• Task instructions:
Set down all of the data exactly as it appears.

• Data section:
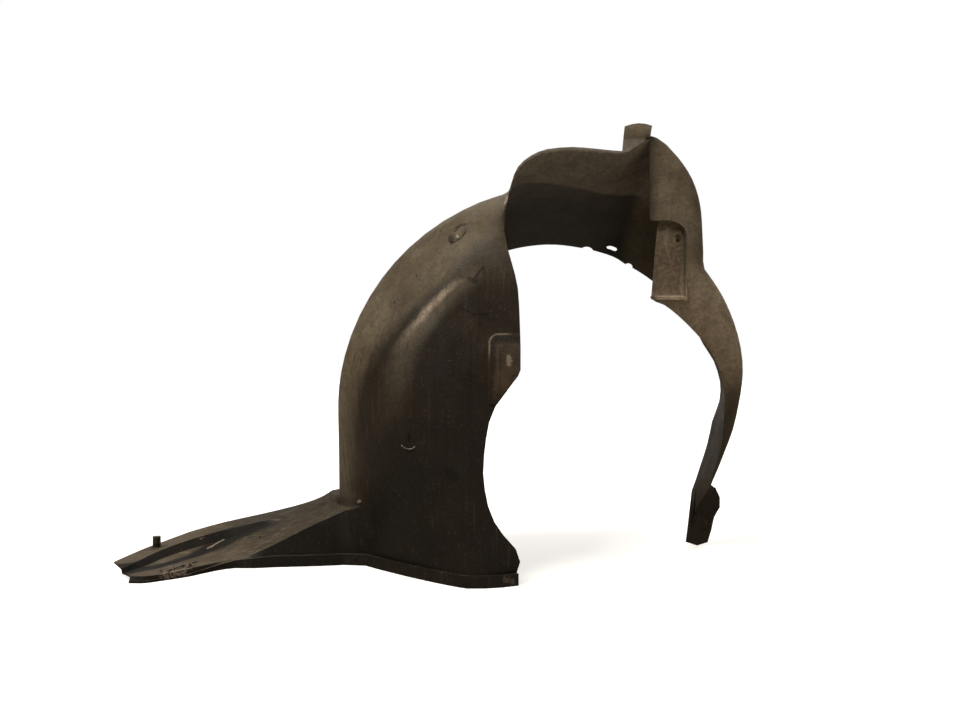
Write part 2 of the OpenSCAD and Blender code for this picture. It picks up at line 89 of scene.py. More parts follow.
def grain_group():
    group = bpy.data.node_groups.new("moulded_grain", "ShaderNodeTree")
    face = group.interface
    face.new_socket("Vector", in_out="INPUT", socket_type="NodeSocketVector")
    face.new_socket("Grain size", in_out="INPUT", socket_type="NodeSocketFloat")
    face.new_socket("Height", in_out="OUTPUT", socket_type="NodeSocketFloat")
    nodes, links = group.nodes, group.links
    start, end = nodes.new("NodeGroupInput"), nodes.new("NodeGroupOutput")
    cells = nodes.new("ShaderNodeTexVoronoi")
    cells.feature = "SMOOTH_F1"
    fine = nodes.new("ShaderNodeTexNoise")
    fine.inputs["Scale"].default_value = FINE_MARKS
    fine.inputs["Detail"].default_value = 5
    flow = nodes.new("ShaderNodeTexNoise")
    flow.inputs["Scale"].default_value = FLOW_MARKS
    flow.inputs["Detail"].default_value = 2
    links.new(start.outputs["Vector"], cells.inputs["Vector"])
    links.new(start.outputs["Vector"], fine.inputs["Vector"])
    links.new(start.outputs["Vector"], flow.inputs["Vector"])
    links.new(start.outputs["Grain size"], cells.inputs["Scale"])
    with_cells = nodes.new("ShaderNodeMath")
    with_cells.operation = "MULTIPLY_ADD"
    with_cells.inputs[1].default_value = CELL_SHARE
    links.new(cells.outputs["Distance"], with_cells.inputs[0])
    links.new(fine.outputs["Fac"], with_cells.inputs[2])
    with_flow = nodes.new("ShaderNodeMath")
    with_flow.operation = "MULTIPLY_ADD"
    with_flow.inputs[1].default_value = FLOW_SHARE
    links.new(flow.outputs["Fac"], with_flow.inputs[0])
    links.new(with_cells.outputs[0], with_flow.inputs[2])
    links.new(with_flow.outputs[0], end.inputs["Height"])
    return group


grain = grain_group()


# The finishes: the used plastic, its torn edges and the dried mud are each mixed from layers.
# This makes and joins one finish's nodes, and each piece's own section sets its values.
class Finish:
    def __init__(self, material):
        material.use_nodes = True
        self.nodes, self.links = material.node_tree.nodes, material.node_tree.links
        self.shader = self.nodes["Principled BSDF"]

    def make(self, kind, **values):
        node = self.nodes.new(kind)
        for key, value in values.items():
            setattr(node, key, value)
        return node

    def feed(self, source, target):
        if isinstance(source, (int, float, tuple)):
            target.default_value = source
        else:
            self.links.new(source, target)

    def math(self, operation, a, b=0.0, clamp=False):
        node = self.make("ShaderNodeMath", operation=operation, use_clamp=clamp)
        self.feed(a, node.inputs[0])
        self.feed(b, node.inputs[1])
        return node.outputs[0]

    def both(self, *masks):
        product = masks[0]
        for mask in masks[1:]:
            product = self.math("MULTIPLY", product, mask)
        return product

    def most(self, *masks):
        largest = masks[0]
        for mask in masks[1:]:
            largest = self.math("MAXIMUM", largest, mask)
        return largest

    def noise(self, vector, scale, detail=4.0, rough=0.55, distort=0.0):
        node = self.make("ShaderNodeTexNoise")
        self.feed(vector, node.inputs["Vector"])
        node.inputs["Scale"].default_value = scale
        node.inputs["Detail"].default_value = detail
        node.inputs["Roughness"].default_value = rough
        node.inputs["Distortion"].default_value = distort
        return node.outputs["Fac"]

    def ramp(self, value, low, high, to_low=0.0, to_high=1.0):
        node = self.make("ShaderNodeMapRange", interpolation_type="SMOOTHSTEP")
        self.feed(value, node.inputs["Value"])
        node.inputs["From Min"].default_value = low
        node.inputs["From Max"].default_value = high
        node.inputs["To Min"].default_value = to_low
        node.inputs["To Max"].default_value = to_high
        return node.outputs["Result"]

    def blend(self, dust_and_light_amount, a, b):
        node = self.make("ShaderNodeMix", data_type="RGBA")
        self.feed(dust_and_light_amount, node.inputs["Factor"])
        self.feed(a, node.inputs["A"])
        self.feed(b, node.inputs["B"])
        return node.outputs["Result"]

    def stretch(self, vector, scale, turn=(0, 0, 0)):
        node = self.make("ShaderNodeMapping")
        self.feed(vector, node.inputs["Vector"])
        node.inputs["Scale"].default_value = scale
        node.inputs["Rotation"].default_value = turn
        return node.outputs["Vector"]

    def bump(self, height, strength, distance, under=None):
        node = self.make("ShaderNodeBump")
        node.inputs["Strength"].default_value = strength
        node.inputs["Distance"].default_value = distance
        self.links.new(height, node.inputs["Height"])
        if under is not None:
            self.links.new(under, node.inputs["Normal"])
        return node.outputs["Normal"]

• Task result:
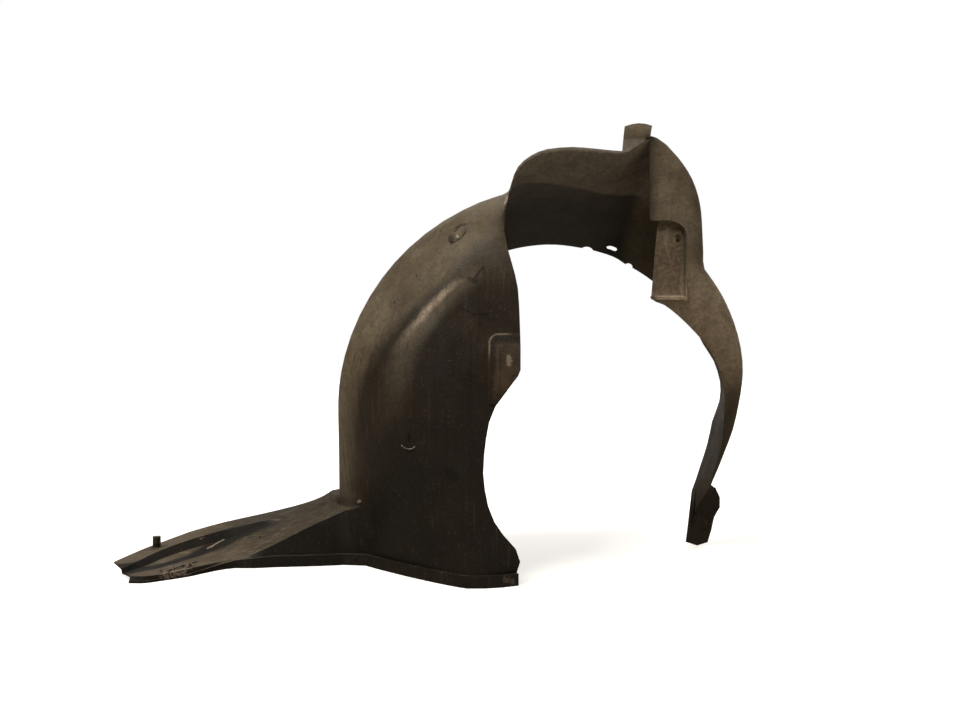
Write part 2 of the OpenSCAD and Blender code for this picture. It picks up at line 89 of scene.py. More parts follow.
def grain_group():
    group = bpy.data.node_groups.new("moulded_grain", "ShaderNodeTree")
    face = group.interface
    face.new_socket("Vector", in_out="INPUT", socket_type="NodeSocketVector")
    face.new_socket("Grain size", in_out="INPUT", socket_type="NodeSocketFloat")
    face.new_socket("Height", in_out="OUTPUT", socket_type="NodeSocketFloat")
    nodes, links = group.nodes, group.links
    start, end = nodes.new("NodeGroupInput"), nodes.new("NodeGroupOutput")
    cells = nodes.new("ShaderNodeTexVoronoi")
    cells.feature = "SMOOTH_F1"
    fine = nodes.new("ShaderNodeTexNoise")
    fine.inputs["Scale"].default_value = FINE_MARKS
    fine.inputs["Detail"].default_value = 5
    flow = nodes.new("ShaderNodeTexNoise")
    flow.inputs["Scale"].default_value = FLOW_MARKS
    flow.inputs["Detail"].default_value = 2
    links.new(start.outputs["Vector"], cells.inputs["Vector"])
    links.new(start.outputs["Vector"], fine.inputs["Vector"])
    links.new(start.outputs["Vector"], flow.inputs["Vector"])
    links.new(start.outputs["Grain size"], cells.inputs["Scale"])
    with_cells = nodes.new("ShaderNodeMath")
    with_cells.operation = "MULTIPLY_ADD"
    with_cells.inputs[1].default_value = CELL_SHARE
    links.new(cells.outputs["Distance"], with_cells.inputs[0])
    links.new(fine.outputs["Fac"], with_cells.inputs[2])
    with_flow = nodes.new("ShaderNodeMath")
    with_flow.operation = "MULTIPLY_ADD"
    with_flow.inputs[1].default_value = FLOW_SHARE
    links.new(flow.outputs["Fac"], with_flow.inputs[0])
    links.new(with_cells.outputs[0], with_flow.inputs[2])
    links.new(with_flow.outputs[0], end.inputs["Height"])
    return group


grain = grain_group()


# The finishes: the used plastic, its torn edges and the dried mud are each mixed from layers.
# This makes and joins one finish's nodes, and each piece's own section sets its values.
class Finish:
    def __init__(self, material):
        material.use_nodes = True
        self.nodes, self.links = material.node_tree.nodes, material.node_tree.links
        self.shader = self.nodes["Principled BSDF"]

    def make(self, kind, **values):
        node = self.nodes.new(kind)
        for key, value in values.items():
            setattr(node, key, value)
        return node

    def feed(self, source, target):
        if isinstance(source, (int, float, tuple)):
            target.default_value = source
        else:
            self.links.new(source, target)

    def math(self, operation, a, b=0.0, clamp=False):
        node = self.make("ShaderNodeMath", operation=operation, use_clamp=clamp)
        self.feed(a, node.inputs[0])
        self.feed(b, node.inputs[1])
        return node.outputs[0]

    def both(self, *masks):
        product = masks[0]
        for mask in masks[1:]:
            product = self.math("MULTIPLY", product, mask)
        return product

    def most(self, *masks):
        largest = masks[0]
        for mask in masks[1:]:
            largest = self.math("MAXIMUM", largest, mask)
        return largest

    def noise(self, vector, scale, detail=4.0, rough=0.55, distort=0.0):
        node = self.make("ShaderNodeTexNoise")
        self.feed(vector, node.inputs["Vector"])
        node.inputs["Scale"].default_value = scale
        node.inputs["Detail"].default_value = detail
        node.inputs["Roughness"].default_value = rough
        node.inputs["Distortion"].default_value = distort
        return node.outputs["Fac"]

    def ramp(self, value, low, high, to_low=0.0, to_high=1.0):
        node = self.make("ShaderNodeMapRange", interpolation_type="SMOOTHSTEP")
        self.feed(value, node.inputs["Value"])
        node.inputs["From Min"].default_value = low
        node.inputs["From Max"].default_value = high
        node.inputs["To Min"].default_value = to_low
        node.inputs["To Max"].default_value = to_high
        return node.outputs["Result"]

    def blend(self, dust_and_light_amount, a, b):
        node = self.make("ShaderNodeMix", data_type="RGBA")
        self.feed(dust_and_light_amount, node.inputs["Factor"])
        self.feed(a, node.inputs["A"])
        self.feed(b, node.inputs["B"])
        return node.outputs["Result"]

    def stretch(self, vector, scale, turn=(0, 0, 0)):
        node = self.make("ShaderNodeMapping")
        self.feed(vector, node.inputs["Vector"])
        node.inputs["Scale"].default_value = scale
        node.inputs["Rotation"].default_value = turn
        return node.outputs["Vector"]

    def bump(self, height, strength, distance, under=None):
        node = self.make("ShaderNodeBump")
        node.inputs["Strength"].default_value = strength
        node.inputs["Distance"].default_value = distance
        self.links.new(height, node.inputs["Height"])
        if under is not None:
            self.links.new(under, node.inputs["Normal"])
        return node.outputs["Normal"]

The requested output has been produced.